Recently, I had a run-in with a curator from a powerful institution, whose work I truly admired. After a studio visit during which he dangled offers of acquisition, collector support, and introductions, we met for drinks, as planned, at a public bar. I inquired about his wife and small children, and we discussed our many mutual professional colleagues. I generally drink very little if at all in professional situations like this—I’m always careful to cover my arms, even, something most women I know are aware of having to do. Following a bottle of wine for him (sparkling water for me—I was on antibiotics), the evening ended up in a not-so-comic game of Pictionary, as he announced that he’d discovered a hidden image of a giant cock and balls in the marble fireplace. Time to go, I decided. After I left, he sent me text messages, including the word “Grrrrrrr!,” asking me to stay with him. No follow-up about my work, no appearance at my opening. I kept quiet, thinking, well, sometimes people drink too much; but then I learned that this wasn’t the first time he had done this. I have spoken to a member of the museum’s board, to outside legal counsel, and in a statement to the museum. I know I’m not alone; his reputation for impropriety is known, earning him the prefix “Grabbin” added to his name. Here’s hoping the institution will do the right thing.
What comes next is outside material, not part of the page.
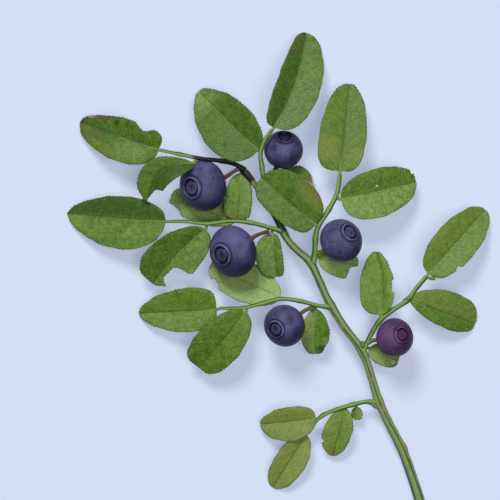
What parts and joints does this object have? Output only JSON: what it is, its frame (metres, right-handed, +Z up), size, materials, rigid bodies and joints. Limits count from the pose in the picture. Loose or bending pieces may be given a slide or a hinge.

I would rather have written here about the many women and men who have supported, mentored, and taught me along the way. I have had great experiences of deep friendship, unfettered respect, and cooperation in the art world—from both men and women—and am truly grateful for these. I am also happy to say that I’ve worked with formidable women dealers, and my work has been acquired by some exceptional individuals—women and men both. Friends and colleagues in the art world include activists, writers, and artists I greatly admire. I joined the Council for Feminist Art at the Elizabeth A. Sackler Center for Feminist Art at the Brooklyn Museum a few years back; this is the kind of institution that I hope will proliferate. Let’s remember, we are only as strong as our community.